For the filling, you will need:

• 25g butter • 1 small onion, finely chopped • 250g smoked salmon • 2 eggs • 1 egg yolk • 300ml cream • 3 ripe firm tomatoes, peeled, deseeded and chopped, (see Rachel Recommends) • 1 tablespoon fresh chives, chopped • ½ tablespoon chopped fresh parsley • Sea salt and freshly ground black pepper

1 You will also need two shallow 12-hole mince pie trays. Preheat the oven to 180°C, 350°F, Gas 4. First, make the shortcrust pastry. If you’re making it in a food processor, add the sifted plain flour, the chilled cubes of butter and the pinch of salt to the food processor, and whizz briefly. Add half of the beaten egg and continue to whizz. You might need to add a little more beaten egg, but make sure you don’t add too much, as the mixture should be just moist enough to come together. If you’re making the pastry by hand, rub the chilled cubes of butter into the sifted plain flour and the pinch of salt, until the mixture resembles coarse breadcrumb­s.
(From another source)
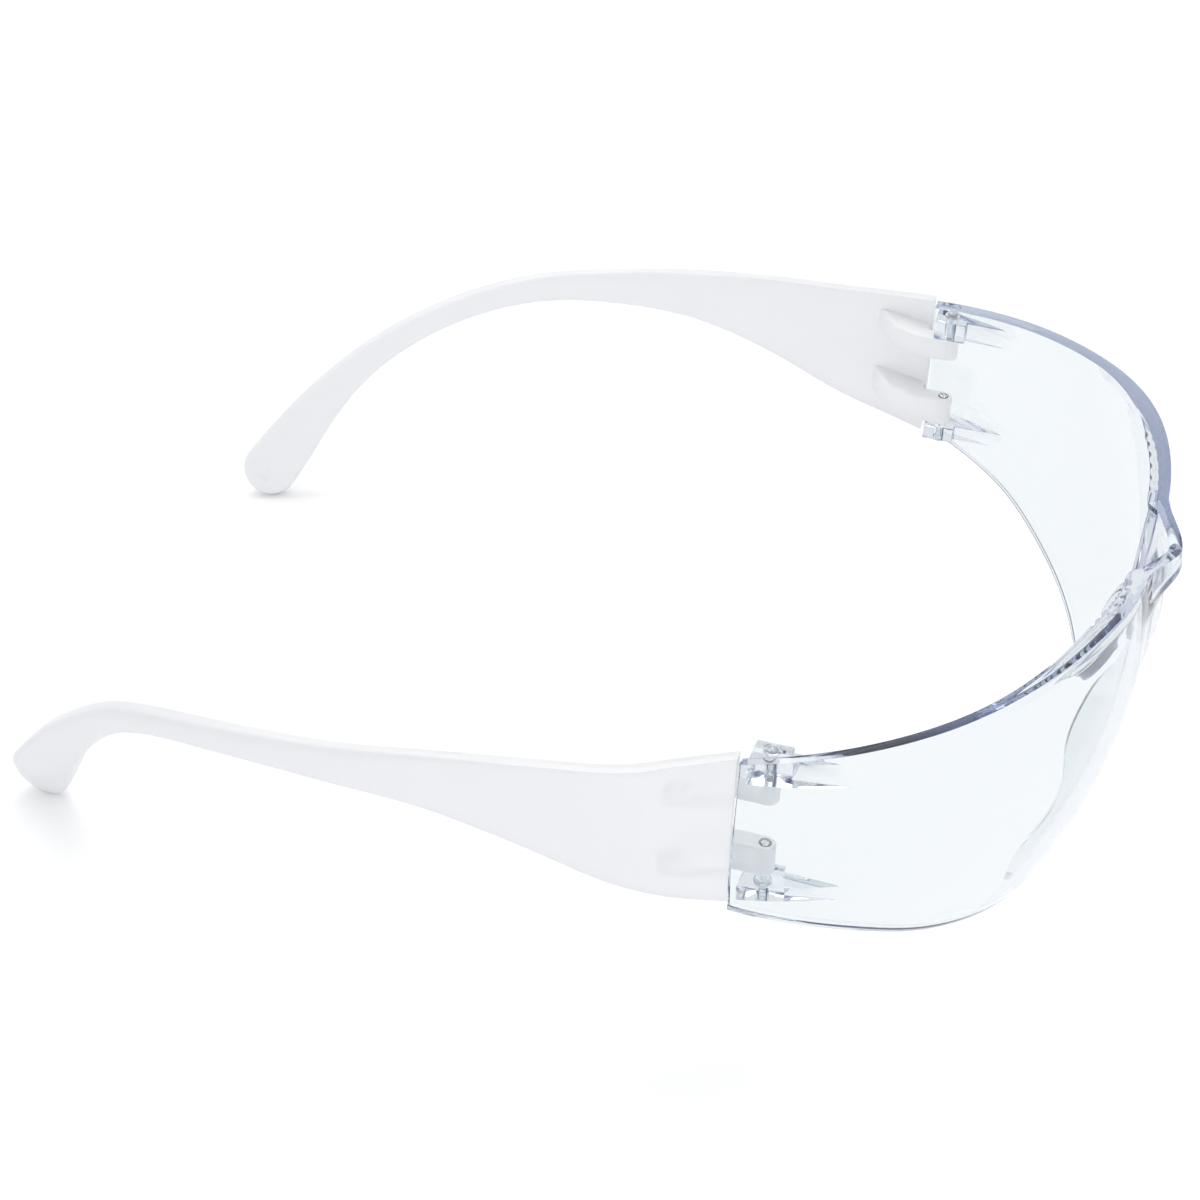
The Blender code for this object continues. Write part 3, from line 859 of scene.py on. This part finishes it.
class StageSettings(bpy.types.PropertyGroup):
    """Floor, light and camera."""

    floor_colour: FloatVectorProperty(
        name="Floor Colour",
        description="Colour of the paper floor",
        subtype="COLOR",
        size=3,
        min=0.0,
        max=1.0,
        default=linear_colour("#FAFAFA")[:3],
    )
    floor_size: FloatProperty(name="Floor Size", description="Side of the floor", default=30.0, unit="LENGTH")
    sky_strength: FloatProperty(name="Sky Strength", description="Brightness of the dome", default=1.0)
    key_power: FloatProperty(
        name="Key Power",
        description="Power of the overhead softbox",
        default=1.2,
        unit="POWER",
    )
    fill_power: FloatProperty(
        name="Fill Power",
        description="Power of the near softbox",
        default=0.09,
        unit="POWER",
    )
    focal_length: FloatProperty(name="Focal Length", description="Camera focal length, mm", default=77.3)


class GLASSES_OT_shield(bpy.types.Operator):
    """Build the clear lens shield with its bridge, nose pads and hinge lugs"""

    bl_idname = "glasses.shield"
    bl_label = "Lens Shield"
    bl_options = {"REGISTER", "UNDO"}

    def execute(self, context):
        settings = context.scene.glasses_shield
        wall = set_down("lens_wall", lens_wall(settings))
        piece = show("clear_lens_shield", wall, clear_polycarbonate(settings))
        additions = [
            set_down("bridge_bar", bridge_bar()),
            set_down("pocket_floor", pocket_floor(settings.wall)),
        ]
        holes = []
        for name, side in SIDES:
            additions.append(set_down(f"{name}_nose_pad", nose_pad(), side))
            for span in (UPPER_LUG, LOWER_LUG):
                additions.append(set_down(f"{name}_lug", lug(settings.wall, span), side))
                holes.append(set_down(f"{name}_bore", bore(span), side))
            for share in SCALLOP_SHARES:
                holes.append(set_down(f"{name}_scallop", scallop(settings, share), side))
        carve(piece, additions, holes, SHIELD_SHARP_EDGE)
        piece.visible_shadow = False  # clear plastic in an even light tent throws no shadow worth seeing
        piece.visible_diffuse = False
        settle(piece, "shield", "lens_shield")
        return {"FINISHED"}


class GLASSES_OT_temples(bpy.types.Operator):
    """Build both milky temples with their hinge tongues"""

    bl_idname = "glasses.temples"
    bl_label = "Temples"
    bl_options = {"REGISTER", "UNDO"}

    def execute(self, context):
        settings = context.scene.glasses_temples
        material = milky_polycarbonate(settings)
        for name, side in SIDES:
            arm = set_down(f"{name}_arm", temple_arm(settings), side)
            piece = show(f"{name}_temple_moulding", arm, material)
            spans = (UPPER_TONGUE, LOWER_TONGUE)
            additions = [set_down(f"{name}_tongue", tongue(span), side) for span in spans]
            holes = [set_down(f"{name}_bore", bore(span), side) for span in spans]
            holes += [set_down(f"{name}_dimple", cutter, side) for cutter in tip_dimples(settings)]
            carve(piece, additions, holes, SHARP_EDGE)
            settle(piece, f"{name}_temple_arm", f"{name}_temple")
        return {"FINISHED"}


class GLASSES_OT_pins(bpy.types.Operator):
    """Build the four hinge pins"""

    bl_idname = "glasses.pins"
    bl_label = "Hinge Pins"
    bl_options = {"REGISTER", "UNDO"}

    def execute(self, context):
        settings = context.scene.glasses_pins
        material = moulded_pin_plastic()
        spans = {
            "upper": (UPPER_TONGUE[0], UPPER_LUG[1] + GAP, True),
            "lower": (LOWER_LUG[0] - GAP, LOWER_TONGUE[1], False),
        }
        for name, side in SIDES:
            for level, (bottom, top, head_at_top) in spans.items():
                mesh = set_down(f"{name}_{level}_pin", pin(settings, bottom, top, head_at_top), side)
                mesh.set_sharp_from_angle(angle=PIN_SHARP_EDGE)
                piece = show(f"{name}_{level}_domed_pin", mesh, material)
                settle(piece, "shield", f"{name}_{level}_hinge_pin")
        return {"FINISHED"}


class GLASSES_OT_stage(bpy.types.Operator):
    """Set up the paper floor, the soft light and the camera"""

    bl_idname = "glasses.stage"
    bl_label = "Stage"
    bl_options = {"REGISTER", "UNDO"}

    def execute(self, context):
        settings = context.scene.glasses_stage
        self.add_floor(settings)
        self.add_sky(context.scene, settings)
        self.add_softbox(context.scene, settings.key_power, *KEY_SOFTBOX)
        self.add_softbox(context.scene, settings.fill_power, *FILL_SOFTBOX)
        self.add_camera(context.scene, settings)
        context.scene.view_settings.view_transform = "Standard"
        context.scene.cycles.max_bounces = WALL_BOUNCES
        context.scene.cycles.transmission_bounces = WALL_BOUNCES
        context.scene.cycles.glossy_bounces = WALL_BOUNCES
        return {"FINISHED"}

    def add_floor(self, settings):
        bm = bmesh.new()
        bmesh.ops.create_grid(bm, x_segments=1, y_segments=1, size=settings.floor_size / 2.0)
        mesh = bpy.data.meshes.new("paper_floor")
        bm.to_mesh(mesh)
        bm.free()
        show("paper_floor", mesh, matt_paper(settings))

    def add_sky(self, scene, settings):
        world = bpy.data.worlds.new("soft_studio")
        scene.world = world
        world.use_nodes = True
        tree = world.node_tree
        tree.nodes.clear()
        direction = add_node(tree, "ShaderNodeTexCoord")
        axes = add_node(tree, "ShaderNodeSeparateXYZ", inputs={"Vector": direction.outputs["Generated"]})
        rise = add_node(
            tree,
            "ShaderNodeMapRange",
            settings={"interpolation_type": "SMOOTHSTEP"},
            inputs={"Value": axes.outputs["Z"], "From Min": 0.02, "From Max": 0.34},
        )
        dome = add_node(
            tree,
            "ShaderNodeMix",
            settings={"data_type": "RGBA"},
            inputs={
                "Factor": rise.outputs["Result"],
                "A": linear_colour("#8191B8"),
                "B": linear_colour("#FFFFFF"),
            },
        )
        ray = add_node(tree, "ShaderNodeLightPath")
        seen = add_node(
            tree,
            "ShaderNodeMix",
            settings={"data_type": "RGBA"},
            inputs={
                "Factor": ray.outputs["Is Camera Ray"],
                "A": dome.outputs["Result"],
                "B": linear_colour("#FFFFFF"),
            },
        )
        strength = add_node(
            tree,
            "ShaderNodeMapRange",
            inputs={
                "Value": ray.outputs["Is Camera Ray"],
                "To Min": settings.sky_strength,
                "To Max": BACKDROP_STRENGTH,
            },
        )
        light = add_node(
            tree,
            "ShaderNodeBackground",
            inputs={"Color": seen.outputs["Result"], "Strength": strength.outputs["Result"]},
        )
        add_node(tree, "ShaderNodeOutputWorld", inputs={"Surface": light.outputs["Background"]})

    def add_softbox(self, scene, power, name, size, place, target):
        lamp = bpy.data.lights.new(name, "AREA")
        lamp.shape = "RECTANGLE"
        lamp.size, lamp.size_y = size
        lamp.energy = power
        softbox = bpy.data.objects.new(name, lamp)
        away = Vector(place) - Vector(target)
        softbox.matrix_world = Matrix.Translation(place) @ away.to_track_quat("Z", "Y").to_matrix().to_4x4()
        scene.collection.objects.link(softbox)

    def add_camera(self, scene, settings):
        lens = bpy.data.cameras.new("three_quarter_view")
        lens.lens = settings.focal_length
        lens.sensor_width = SENSOR_WIDTH
        lens.shift_x, lens.shift_y = CAMERA_SHIFT
        lens.clip_start = 0.01
        lens.clip_end = 100.0
        camera = bpy.data.objects.new("three_quarter_view", lens)
        scene.collection.objects.link(camera)
        flat = cos(CAMERA_ELEVATION)
        backward = Vector((sin(CAMERA_AZIMUTH) * flat, -cos(CAMERA_AZIMUTH) * flat, sin(CAMERA_ELEVATION)))
        level = Vector((cos(CAMERA_AZIMUTH), sin(CAMERA_AZIMUTH), 0.0))
        upward = backward.cross(level)
        across = cos(CAMERA_ROLL) * level + sin(CAMERA_ROLL) * upward
        upward = backward.cross(across)
        axes = Matrix((across, upward, backward)).transposed().to_4x4()
        placed = WORN_TO_TABLE @ Vector(CAMERA_PLACE)
        camera.matrix_world = Matrix.Translation(placed) @ LEAN_TURN @ axes
        scene.camera = camera


class GLASSES_PT_builder(bpy.types.Panel):
    """Sizes, colours and build buttons for the safety glasses"""

    bl_idname = "GLASSES_PT_builder"
    bl_label = "Safety Glasses"
    bl_space_type = "VIEW_3D"
    bl_region_type = "UI"
    bl_category = "Safety Glasses"

    def draw(self, context):
        for operator, settings in BUILD_ORDER:
            box = self.layout.box()
            group = getattr(context.scene, settings)
            for name in group.__annotations__:
                box.prop(group, name)
            box.operator(operator)


BUILD_ORDER = (
    ("glasses.shield", "glasses_shield"),
    ("glasses.temples", "glasses_temples"),
    ("glasses.pins", "glasses_pins"),
    ("glasses.stage", "glasses_stage"),
)
SETTINGS = {
    "glasses_shield": ShieldSettings,
    "glasses_temples": TempleSettings,
    "glasses_pins": PinSettings,
    "glasses_stage": StageSettings,
}
CLASSES = (
    *SETTINGS.values(),
    GLASSES_OT_shield,
    GLASSES_OT_temples,
    GLASSES_OT_pins,
    GLASSES_OT_stage,
    GLASSES_PT_builder,
)


def register():
    for made in CLASSES:
        bpy.utils.register_class(made)
    for name, group in SETTINGS.items():
        setattr(bpy.types.Scene, name, PointerProperty(type=group))


def unregister():
    for name in SETTINGS:
        delattr(bpy.types.Scene, name)
    for made in reversed(CLASSES):
        bpy.utils.unregister_class(made)


def main():
    register()
    bpy.ops.glasses.shield()
    bpy.ops.glasses.temples()
    bpy.ops.glasses.pins()
    bpy.ops.glasses.stage()
    bpy.context.view_layer.update()


if __name__ == "__main__":
    main()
Then, using your hands, add just enough beaten egg to bring the mixture together. 2 Use your hands to flatten out the ball of dough until it is just 1cm-2cm thick, then wrap it in cling film, or put it in a plastic bag, and leave it in the fridge for at least 30 minutes. 3 Next, make the filling. Melt the butter in a saucepan over a medium heat, and add the finely chopped onion. Turn the heat down to low, and cook the onions for for 8-10 minutes until they are soft but not coloured, then remove the saucepan from the heat. Cut the smoked salmon into small 1cm pieces. 4 In a bowl, whisk together the eggs, the egg yolk, the cream, the chopped tomatoes, the chopped fresh chives and the chopped fresh parsley. Mix it with the smoked salmon pieces and the cooked onions, and season to taste with sea salt and freshly ground black pepper. 5 Grease the moulds of the mince-pie trays with the 10g of butter. Take the pastry out of the fridge, dust it and your work surface with flour, and roll the pastry out until it is quite thin — roll it between 2 sheets of cling film if you find this easier). Cut the pastry into 24cm x 7.5cm rounds, and line the tart moulds with the pastry by gently pushing the rounds into the greased moulds. 6 Fill each tart shell with a tablespoon of the filling. Put the trays of tartlets in the preheated oven, and bake them for 10-15 minutes, or until they are just set in the centre. These salmon tartlets can be baked in advance and then frozen.